La muerte de Pablo Escobar llevó a una atomización de los grandes cárteles colombianos de la droga y a la captura de una parte importante del negocio por parte de las guerrillas y los paramilitares. Cuando en el gobierno de Alvaro Uribe del que fui vicepresidente se combatió sin contemplación a todos los grupos involucrados en el negocio y se extraditó a Estados Unidos a los líderes del paramilitares, el crecimiento de esta industria ilegal se frenó y comenzó a disminuir. Hoy la narrativa de quienes plantean la legalización y la quieren justificar no ven esos grandes logros, solo ven el aumento que se reanudó cuando Juan Manuel Santos desmontó la política de lucha contra las drogas.
En Colombia en los últimos diez años se consolidó una gran franquicia llamada el cártel del Golfo que le pone nombre y coordina a distintas organizaciones criminales involucradas en el negocio del narcotráfico. Y en la región el crecimiento de los carteles mexicanos, el de Jalisco y el de Sinaloa en especial, que en los últimos 5 años se ampliaron a todo el continente –en especial en la costa pacífica– generó unas alianzas a lo largo y ancho de la región, creó un nuevo elemento de coordinación y dejó unas condiciones de violencia y de control político en las zonas donde operan los narcos que no existían en los 90.
En la lucha contra el narcotráfico no se debe desechar el modelo exitoso de Colombia entre el 2002 y el 2012, y aprender de lo bueno y de lo malo que se dio en esos 10 años.
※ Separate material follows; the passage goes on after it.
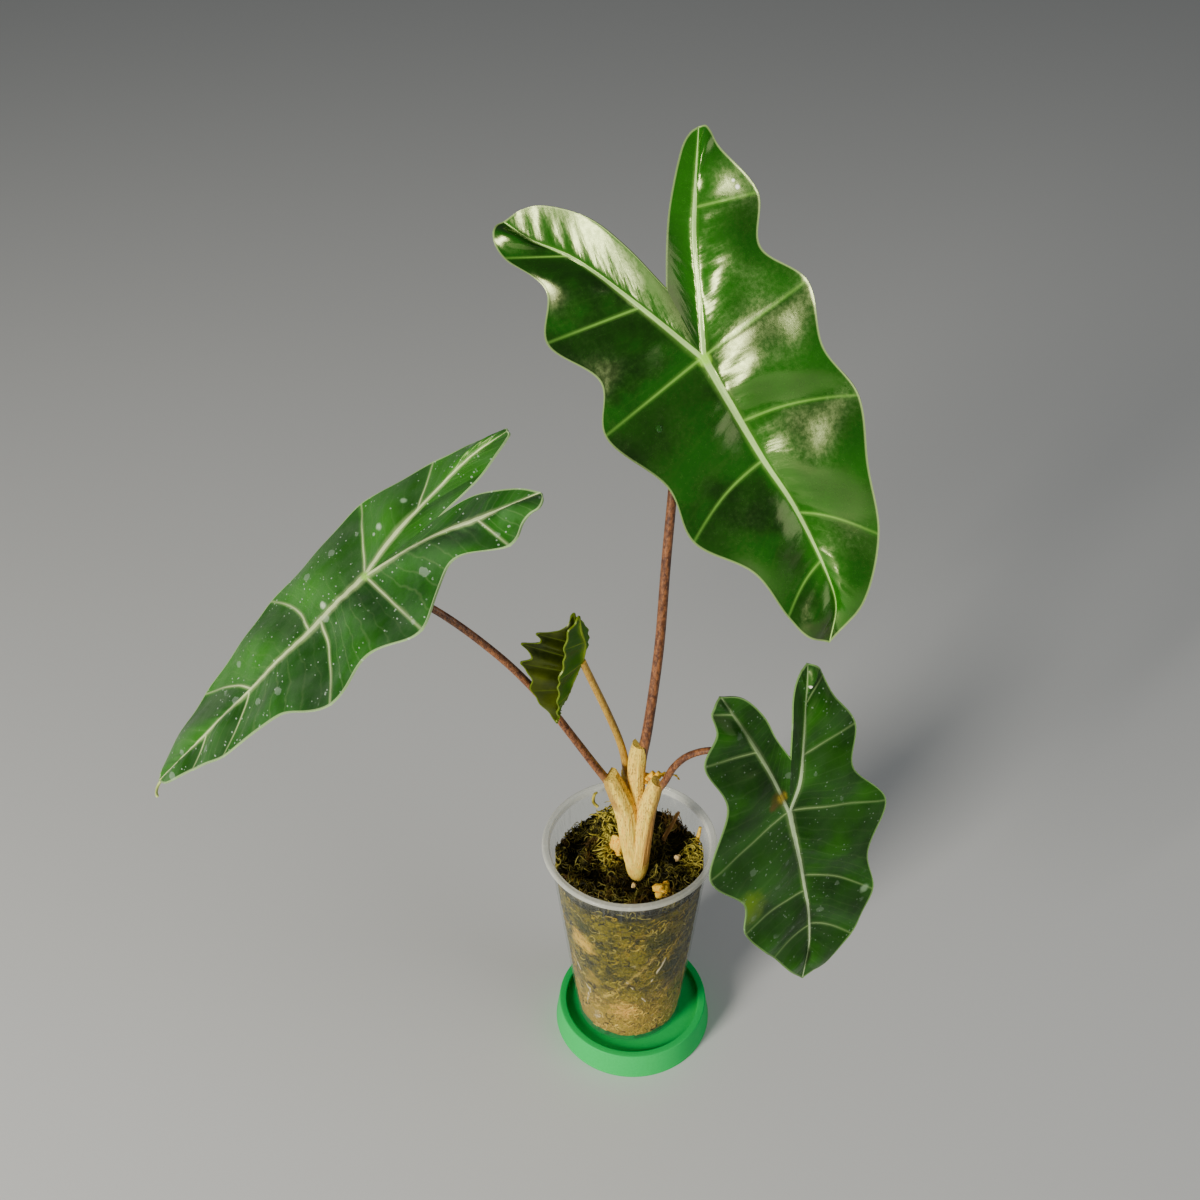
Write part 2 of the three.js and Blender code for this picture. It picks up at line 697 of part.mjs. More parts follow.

Hoy con inteligencia artificial, con reconocimiento facial y con la tecnología de drones se puede equilibrar esa batalla. El control territorial ya no tiene que ser una ventaja de los criminales, como tampoco el lavado y la operación de estas organizaciones criminales que aprenden más rápido que el estado, y se adaptan.
El Presidente de El Salvador Nayib Bukele ha mostrado un camino. La violencia de los narcos es una amenaza a la democracia y desde el cultivo hasta la venta del producto final debe ser combatido con todo vigor. Solo así evitaremos que ese modelo mexicano, donde son un estado paralelo– en muchos casos con mayor poder que el gobierno mexicano– se convierta en el nuevo modelo de estado en América Latina.
Venezuela ya siguió ese camino. Es un narco-estado. México va en camino. así sea de manera diferente. 30 años después de la muerte de Pablo Escobar los gobernantes pusilánimes de la región poco a poco entregan la libertad y la seguridad de sus ciudadanos a esa delincuencia organizada. ¿Quién le pone el cascabel al gato?
Milei y Bukele son apenas el comienzo.